Si les chiffres sont si différents, c’est que les marges d’erreur sont très importantes, précise Christophe Rousseau. "De plus, dans ses calculs, l’université de Géorgie n’a pas pris en compte le pétrole récupéré dans le fond soit 17% du pétrole déversé selon la NOAA. Ils tablent donc 'juste' sur 4,1 millions de barils déversés dans l’océan, contre 4,9 pour la NOAA. Un autre facteur qui peut expliquer la différence des chiffres", poursuit-il.

S’il est si difficile d’établir des données chiffrées fiables lors des marées noires, c’est que les seuls indicateurs dont on a une idée précise sont ceux concernant les quantités récupérées. "Pour le reste, tous les chiffres sont à prendre avec des pincettes", prévient Christophe Rousseau.

L’exemple de l’Erika

Lors du naufrage du pétrolier Erika en décembre 1999 au large des côtes bretonnes, les quantités de pétrole recueillies avaient déjà fait débat. Mais l’ampleur de la catastrophe écologique était bien moindre que celle qui a frappé le golfe du Mexique, assure Christophe Rousseau. "La marée noire sur les côtés bretonnes a été très spectaculaire car il s’agissait de pétrole lourd, raffiné et visqueux, qui s’échappe très près des côtes. Les images de pétrole souillant les côtes sont choquantes, mais plus la fuite se produit à proximité de la côte, plus il est aisé de récupérer le pétrole car le cône de dissémination est plus petit. Dans le cas de BP, où il s’agit de brut léger très difficile à récupérer, la fuite a lieu loin des côtes et à une grande profondeur, le pourcentage de pétrole qui va rester dans l’océan va être bien plus élevé que dans le cas de l’Erika."

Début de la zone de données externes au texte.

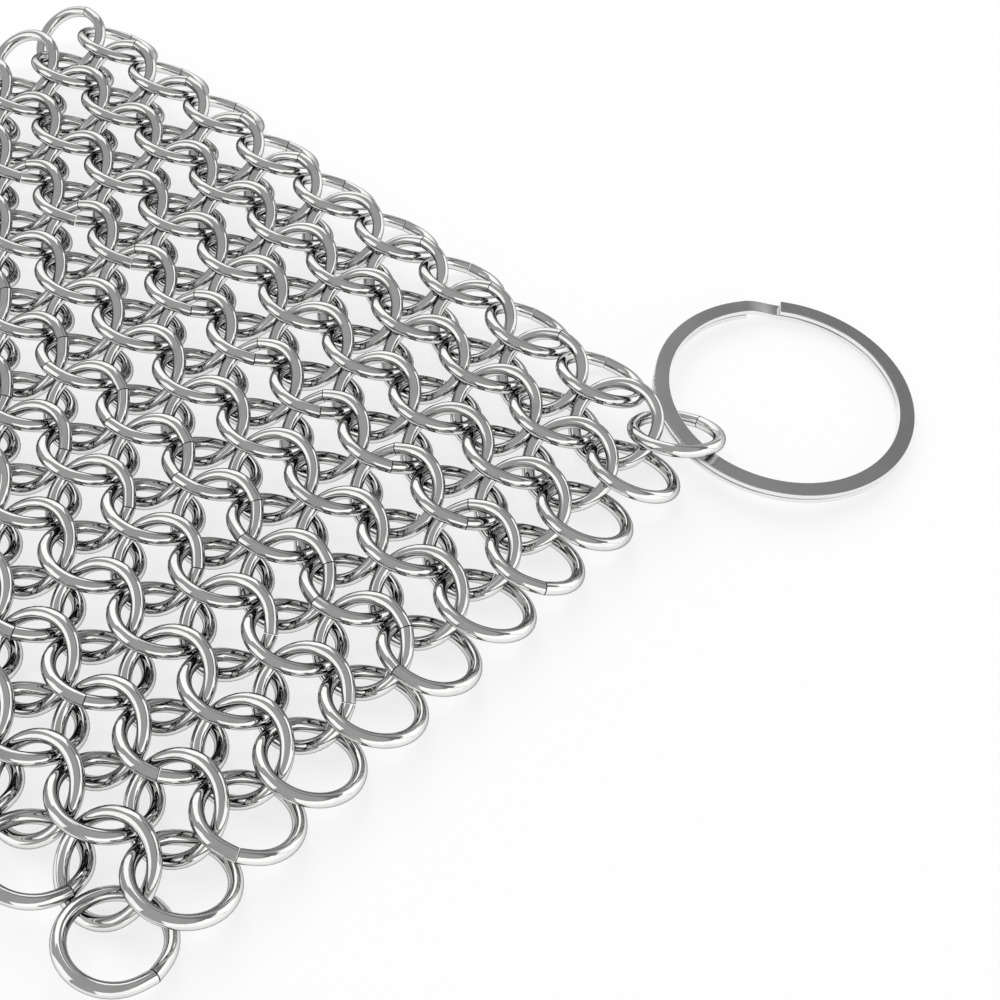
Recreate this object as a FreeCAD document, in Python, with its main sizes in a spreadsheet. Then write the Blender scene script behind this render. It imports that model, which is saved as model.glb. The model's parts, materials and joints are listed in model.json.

Malgré l’optimisme de certaines études et la récente baignade médiatique de Barack Obama dans les eaux de Floride, du pétrole continue de souiller le golfe du Mexique. Des milliers de poissons morts ont été découverts ces derniers jours à l'embouchure du Mississippi, en Louisiane, selon le journal "Times-Picayune" de La Nouvelle-Orléans. Les autorités ont annoncé qu’elles allaient se pencher sur un éventuel lien avec la marée noire.